> **PROVIDED DATA**:
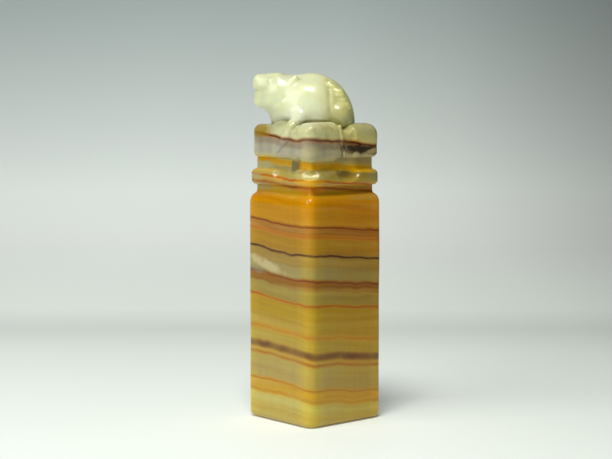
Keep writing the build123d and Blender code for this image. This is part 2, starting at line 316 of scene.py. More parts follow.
# Stains that stay in one place: name, centre, reach, rise along X and Y, colour, raggedness, strength
STAINS = (
    ("dark patch", (6.4, -12.0, 69.3), (9.4, 4.5, 1.2), (-0.09, 0.0), (34, 22, 12), 0.4, 0.92),
    ("pale inclusion", (9.4, -12.0, 68.9), (3.2, 3.0, 0.65), (0.14, 0.0), (176, 154, 104), 0.35, 0.9),
    ("amber rim", (-11.0, 9.5, 74.4), (7.0, 7.5, 2.3), (0.0, 0.0), (146, 116, 20), 0.08, 0.88),
    ("olive left rock", (-9.4, 1.4, 75.6), (3.6, 4.0, 2.2), (0.0, 0.0), (158, 160, 118), 0.06, 0.9),
    ("olive right rock", (8.0, -9.4, 75.0), (7.5, 6.0, 3.6), (0.0, 0.0), (160, 158, 116), 0.08, 0.7),
    ("glow of the upper cut", (-8.6, -8.6, 65.3), (5.0, 5.0, 1.3), (0.0, 0.0), (240, 178, 0), 0.2, 0.6),
    ("glow of the collar's foot", (-10.4, -10.4, 61.3), (4.0, 4.0, 1.2), (0.0, 0.0), (236, 176, 0), 0.2, 0.6),
    ("glow of the lower cut", (-9.6, -9.6, 59.4), (4.6, 4.6, 1.3), (0.0, 0.0), (226, 134, 0), 0.2, 0.55),
    ("duller head", (-7.6, 7.6, 84.0), (5.4, 5.4, 6.0), (0.0, 0.0), (202, 206, 172), 0.1, 0.8),
    ("grey post", (-11.4, -5.6, 65.6), (2.0, 1.8, 1.9), (0.0, 0.0), (92, 94, 62), 0.1, 0.9),
    ("pale dish of the collar", (-11.6, -11.4, 62.9), (5.2, 5.2, 0.9), (0.0, 0.0), (206, 196, 130), 0.2, 0.6),
    ("dark right scoop", (0.4, -12.2, 63.2), (2.6, 3.0, 0.9), (0.0, 0.0), (104, 84, 34), 0.25, 0.6),
    ("grey end of the collar", (12.0, -12.0, 62.6), (5.0, 4.0, 1.6), (0.0, 0.0), (136, 136, 96), 0.2, 0.6),
    ("grey left of the collar", (-12.0, 10.5, 62.4), (3.0, 5.0, 1.0), (0.0, 0.0), (170, 166, 124), 0.2, 0.6),
    ("amber rim of the collar", (-12.0, 6.0, 64.1), (3.0, 6.5, 0.45), (0.0, 0.0), (206, 158, 30), 0.15, 0.55),
    ("whitish upper cut", (-10.5, 8.0, 65.3), (3.0, 5.4, 1.1), (0.0, 0.0), (186, 178, 128), 0.25, 0.75),
    ("grey lower cut", (-11.0, 8.0, 60.0), (3.0, 5.4, 1.2), (0.0, 0.0), (168, 156, 104), 0.2, 0.65),
    ("pale front corner", (-12.0, -12.0, 69.0), (3.8, 3.8, 2.0), (0.0, 0.0), (184, 176, 134), 0.1, 0.55),
    ("pale right shoulder", (7.0, -12.0, 57.2), (6.0, 3.0, 1.0), (0.0, 0.0), (176, 140, 60), 0.25, 0.5),
    ("whitish streak", (-12.0, 5.0, 40.3), (4.0, 7.5, 1.4), (0.0, 0.24), (206, 196, 152), 0.22, 0.55),
    ("grey under the streak", (-12.0, 8.5, 39.0), (4.0, 4.5, 1.1), (0.0, 0.2), (136, 132, 100), 0.3, 0.6),
    ("rusty speck", (-12.0, 6.0, 41.6), (2.0, 0.9, 1.0), (0.0, 0.0), (176, 108, 40), 0.5, 0.35),
    ("olive haunch", (2.0, -8.6, 77.4), (5.4, 5.4, 4.0), (0.0, 0.0), (176, 176, 112), 0.08, 0.65),
    ("olive under the flank", (-5.0, -5.0, 76.1), (5.5, 5.5, 0.9), (0.0, 0.0), (128, 122, 62), 0.2, 0.75),
    ("yellow green rump", (2.6, -6.4, 84.0), (4.6, 4.6, 5.0), (0.0, 0.0), (206, 208, 140), 0.15, 0.6),
    ("white lower flank", (-6.4, -3.6, 79.6), (5.4, 5.4, 3.0), (0.0, 0.0), (236, 240, 212), 0.08, 0.5),
    ("grey throat", (-9.0, 4.4, 77.8), (4.0, 4.0, 2.8), (0.0, 0.0), (200, 200, 164), 0.08, 0.55),
)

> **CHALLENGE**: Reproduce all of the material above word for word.

> **RESPONSE TO THE TASK**:
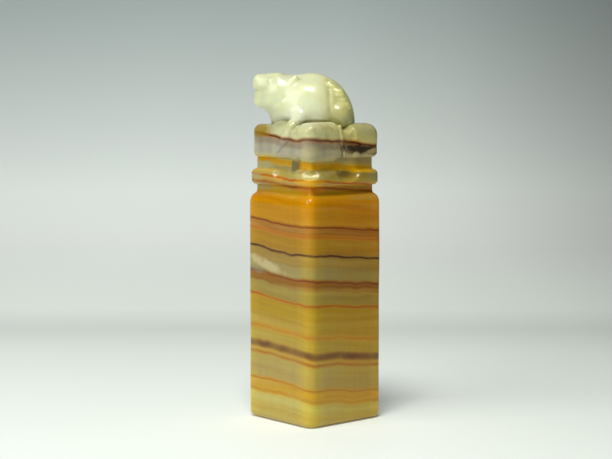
Keep writing the build123d and Blender code for this image. This is part 2, starting at line 316 of scene.py. More parts follow.
# Stains that stay in one place: name, centre, reach, rise along X and Y, colour, raggedness, strength
STAINS = (
    ("dark patch", (6.4, -12.0, 69.3), (9.4, 4.5, 1.2), (-0.09, 0.0), (34, 22, 12), 0.4, 0.92),
    ("pale inclusion", (9.4, -12.0, 68.9), (3.2, 3.0, 0.65), (0.14, 0.0), (176, 154, 104), 0.35, 0.9),
    ("amber rim", (-11.0, 9.5, 74.4), (7.0, 7.5, 2.3), (0.0, 0.0), (146, 116, 20), 0.08, 0.88),
    ("olive left rock", (-9.4, 1.4, 75.6), (3.6, 4.0, 2.2), (0.0, 0.0), (158, 160, 118), 0.06, 0.9),
    ("olive right rock", (8.0, -9.4, 75.0), (7.5, 6.0, 3.6), (0.0, 0.0), (160, 158, 116), 0.08, 0.7),
    ("glow of the upper cut", (-8.6, -8.6, 65.3), (5.0, 5.0, 1.3), (0.0, 0.0), (240, 178, 0), 0.2, 0.6),
    ("glow of the collar's foot", (-10.4, -10.4, 61.3), (4.0, 4.0, 1.2), (0.0, 0.0), (236, 176, 0), 0.2, 0.6),
    ("glow of the lower cut", (-9.6, -9.6, 59.4), (4.6, 4.6, 1.3), (0.0, 0.0), (226, 134, 0), 0.2, 0.55),
    ("duller head", (-7.6, 7.6, 84.0), (5.4, 5.4, 6.0), (0.0, 0.0), (202, 206, 172), 0.1, 0.8),
    ("grey post", (-11.4, -5.6, 65.6), (2.0, 1.8, 1.9), (0.0, 0.0), (92, 94, 62), 0.1, 0.9),
    ("pale dish of the collar", (-11.6, -11.4, 62.9), (5.2, 5.2, 0.9), (0.0, 0.0), (206, 196, 130), 0.2, 0.6),
    ("dark right scoop", (0.4, -12.2, 63.2), (2.6, 3.0, 0.9), (0.0, 0.0), (104, 84, 34), 0.25, 0.6),
    ("grey end of the collar", (12.0, -12.0, 62.6), (5.0, 4.0, 1.6), (0.0, 0.0), (136, 136, 96), 0.2, 0.6),
    ("grey left of the collar", (-12.0, 10.5, 62.4), (3.0, 5.0, 1.0), (0.0, 0.0), (170, 166, 124), 0.2, 0.6),
    ("amber rim of the collar", (-12.0, 6.0, 64.1), (3.0, 6.5, 0.45), (0.0, 0.0), (206, 158, 30), 0.15, 0.55),
    ("whitish upper cut", (-10.5, 8.0, 65.3), (3.0, 5.4, 1.1), (0.0, 0.0), (186, 178, 128), 0.25, 0.75),
    ("grey lower cut", (-11.0, 8.0, 60.0), (3.0, 5.4, 1.2), (0.0, 0.0), (168, 156, 104), 0.2, 0.65),
    ("pale front corner", (-12.0, -12.0, 69.0), (3.8, 3.8, 2.0), (0.0, 0.0), (184, 176, 134), 0.1, 0.55),
    ("pale right shoulder", (7.0, -12.0, 57.2), (6.0, 3.0, 1.0), (0.0, 0.0), (176, 140, 60), 0.25, 0.5),
    ("whitish streak", (-12.0, 5.0, 40.3), (4.0, 7.5, 1.4), (0.0, 0.24), (206, 196, 152), 0.22, 0.55),
    ("grey under the streak", (-12.0, 8.5, 39.0), (4.0, 4.5, 1.1), (0.0, 0.2), (136, 132, 100), 0.3, 0.6),
    ("rusty speck", (-12.0, 6.0, 41.6), (2.0, 0.9, 1.0), (0.0, 0.0), (176, 108, 40), 0.5, 0.35),
    ("olive haunch", (2.0, -8.6, 77.4), (5.4, 5.4, 4.0), (0.0, 0.0), (176, 176, 112), 0.08, 0.65),
    ("olive under the flank", (-5.0, -5.0, 76.1), (5.5, 5.5, 0.9), (0.0, 0.0), (128, 122, 62), 0.2, 0.75),
    ("yellow green rump", (2.6, -6.4, 84.0), (4.6, 4.6, 5.0), (0.0, 0.0), (206, 208, 140), 0.15, 0.6),
    ("white lower flank", (-6.4, -3.6, 79.6), (5.4, 5.4, 3.0), (0.0, 0.0), (236, 240, 212), 0.08, 0.5),
    ("grey throat", (-9.0, 4.4, 77.8), (4.0, 4.0, 2.8), (0.0, 0.0), (200, 200, 164), 0.08, 0.55),
)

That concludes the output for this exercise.